Award Winning BBQ | Texas and Carolina Style
Now Barbeque came to us from the Caribbean state of Hispaniola, what is now Haiti. And more that will be in this website… Eventually. But the bottom line was the lack of electricity and refrigeration many years ago created a dilemma for people, the solution to this dilemma was the great idea, from the Caribbean, to BBQ… And let’s not confuse a barbecue smoker with grilling, barbecue is smoking. In the Caribbean they smoked on what was called a boucan, hence my nickname…hehe. If you hunt around enough in Jamaica you can still find this traditional style of smoking… But I digress, but not too far. Just like in the Caribbean some of the best barbecue joints in America are just that joints, small, modest, nothing too fancy and if you’re lucky there’s a place to sit down, if not you pull up a curb. And it will no doubt smell like you have been camping, which is always a good thing. So as you’re driving around the country and you see these little joints, shacks as they may be called, with a few motorized vehicles in front, stop in you’ll be pleasantly surprised! Whatever you do don’t stop into a place that is all modernized with propane lines going inside or with an “automatic” gas bbq where a push of the button does it all. Stick with the joints, the shacks, the ones with the wood piles out back, or sacks of wood pellets for their grills. You’ll never be disappointed, because it’s hard to make a living serving barbecue and most people I know that do it don’t do it for the money but they do it for the love…
BarBeQue is not a cuisine it is an event!
Look and act like an Award Winning
Pitmaster – even when your not!
Flavor says it all
When exploring how to smoke competition grade barbecue with perfection, it’s good to know the essential flavors of various types of BBQ meats. I personally feel that simplicity is usually best. Too many contradicting flavors can take away from the flavor of the meat and will likely overwhelm your taste buds. With barbecue, the woods used during the smoking, the spices used for rubbing and marinating (if you must) the meat should add flavor but should not be over powering.
Among the more frequently used woods you will find apple, cherry, mesquite and maple. I like to have a few varieties available. I also am always sure to have on hand what I feel are the essential BBQ rub seasoning, spices, and mopping products. These items can be used in various combinations based on your personal preference. Making your own competition grade BBQ rubs, brine, and sauces for any of your favorite meats will be quite easy if you keep the this list on hand.

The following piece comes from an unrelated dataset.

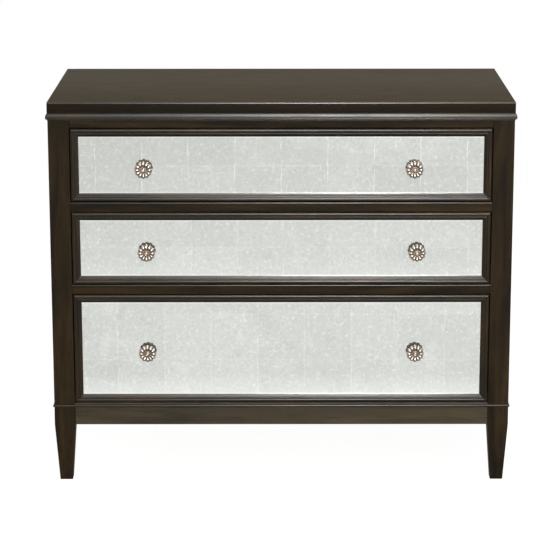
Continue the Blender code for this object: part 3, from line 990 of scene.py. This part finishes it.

The truth about Award Winning BBQ is that personal preference dictates the end result more than anything else. Practice with the flavors you enjoy and try different combinations of seasonings. You will find some you like and some you don’t but, ultimately you will enjoy the journey to find your BBQ perfection.
The last and most important tip here is “smoke low and slow“. This simply means use a temperature of 225 – 245 degrees and cook for a longer period of time. Always make sure the temperature is constant and keep your sand pan full so the temperature holds more steadily.
AND NEVER CHECK THE PROGRESS!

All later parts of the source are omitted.